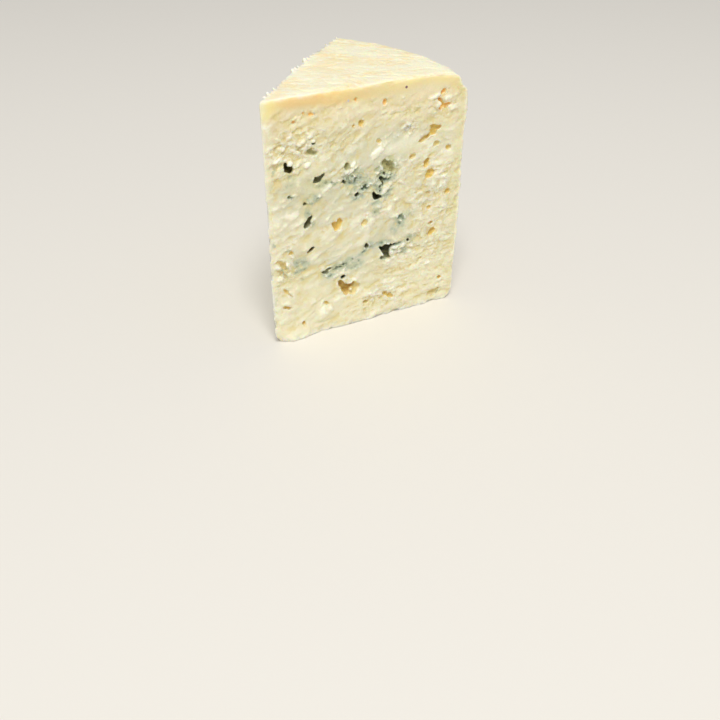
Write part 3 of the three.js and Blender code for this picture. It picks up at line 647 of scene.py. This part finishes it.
==
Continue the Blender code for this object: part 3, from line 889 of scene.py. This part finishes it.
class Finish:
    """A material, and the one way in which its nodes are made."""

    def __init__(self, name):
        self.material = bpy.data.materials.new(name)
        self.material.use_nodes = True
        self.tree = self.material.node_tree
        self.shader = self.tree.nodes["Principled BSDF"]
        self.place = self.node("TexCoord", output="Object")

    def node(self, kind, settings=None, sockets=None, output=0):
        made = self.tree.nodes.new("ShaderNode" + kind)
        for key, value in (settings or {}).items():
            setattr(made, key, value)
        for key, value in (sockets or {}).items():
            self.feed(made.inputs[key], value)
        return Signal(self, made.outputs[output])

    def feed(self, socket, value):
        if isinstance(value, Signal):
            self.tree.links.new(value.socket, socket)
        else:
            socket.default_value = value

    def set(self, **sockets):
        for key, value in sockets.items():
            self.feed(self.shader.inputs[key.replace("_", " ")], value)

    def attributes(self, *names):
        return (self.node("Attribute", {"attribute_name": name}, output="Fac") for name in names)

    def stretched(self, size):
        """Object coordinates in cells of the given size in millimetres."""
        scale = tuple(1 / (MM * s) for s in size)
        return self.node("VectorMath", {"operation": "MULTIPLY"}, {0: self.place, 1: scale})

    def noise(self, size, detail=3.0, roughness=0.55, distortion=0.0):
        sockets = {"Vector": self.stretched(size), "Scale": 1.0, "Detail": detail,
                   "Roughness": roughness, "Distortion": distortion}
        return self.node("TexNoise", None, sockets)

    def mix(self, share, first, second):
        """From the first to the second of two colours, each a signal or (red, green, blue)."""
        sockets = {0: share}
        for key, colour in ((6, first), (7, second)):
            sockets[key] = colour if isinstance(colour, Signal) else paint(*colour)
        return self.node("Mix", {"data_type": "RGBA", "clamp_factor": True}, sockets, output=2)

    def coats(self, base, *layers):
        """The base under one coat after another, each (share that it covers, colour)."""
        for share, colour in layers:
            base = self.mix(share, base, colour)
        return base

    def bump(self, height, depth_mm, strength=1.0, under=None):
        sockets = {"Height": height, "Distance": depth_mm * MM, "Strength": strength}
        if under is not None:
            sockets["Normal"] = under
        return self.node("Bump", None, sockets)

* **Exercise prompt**
From the records above, print exactly the lines that run from the line with "Continue the Blender" to the line with "material, and the", inclusive.

* **Complete output**
Continue the Blender code for this object: part 3, from line 889 of scene.py. This part finishes it.
class Finish:
    """A material, and the one way in which its nodes are made."""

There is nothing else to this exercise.